Types of insurance available

  • Third Party (au tiers) - the minimum required by law in France and includes unlimited medical costs and damage to third-party property.
  • Third Party, Fire & Theft (TPF&T) (au tiers illimité) - includes cover against fire, natural hazards, theft and legal expenses
  • Comprehensive (tous risques) - covers all the risks listed under TPF&T and includes damage to your vehicle however it was caused and whether a third party can be identified or not. (You should note however that illegally parked cars automatically lose their comprehensive cover)

Choosing the right car insurance  

There are a number of car insurance companies available and it’s important to choose the one that is best for you. Be sure to receive a quote from a few different providers before making your decision and keep in mind that the cheapest premiums are not necessarily the best. Always read the small print, as often when companies have ‘special offers’ available, the policy is cancelled when you make a claim.
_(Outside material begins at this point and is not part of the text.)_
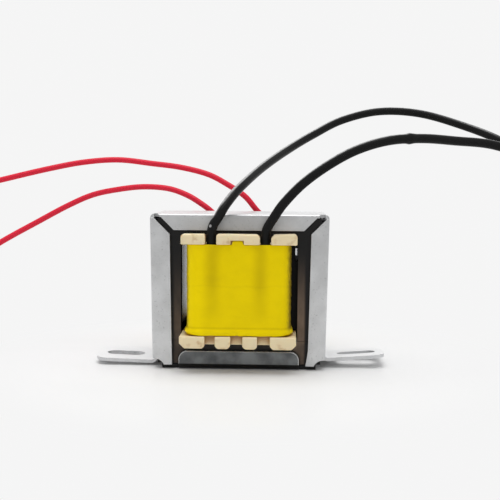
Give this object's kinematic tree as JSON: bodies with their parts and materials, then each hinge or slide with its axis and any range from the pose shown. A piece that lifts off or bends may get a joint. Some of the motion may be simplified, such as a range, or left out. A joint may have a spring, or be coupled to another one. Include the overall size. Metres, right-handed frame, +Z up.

A number of factors are considered before the company decides how much your insurance will cost, which is why it is usually best to buy insurance that's catered towards your circumstances. Deciding on car insurance in a new country can seem like a daunting task but there are many policies specific to expats which focus on providing the support you’ll need. Language barriers can sometimes be a problem when trying to communicate your needs as a policyholder so look out for companies that have English speaking advisors. For instance, Clements Worldwide  provide car insurance for expats in English, with policies designed to take care of the details for you if ever you should need to make a claim. It’s always worth checking if the company you choose accepts the currency you’ll be paying in (if you are not paying in Euros) as not everyone does.

Making a Claim

Claims are decided on the information provided in accident report forms (constat amiable d’accident de voiture/constat européen d’accident) completed by drivers, as well as in reports by insurance company experts and police reports. You must notify your insurance company of a claim resulting from an accident within a limited period, e.g. two to five days. After reporting your car stolen, 30 days must elapse before an insurance company will consider a claim. You may then be able to leave the car with the repairer or you may have to return it another day for the repair to be carried out. For minor repairs however, an inspection may be unnecessary.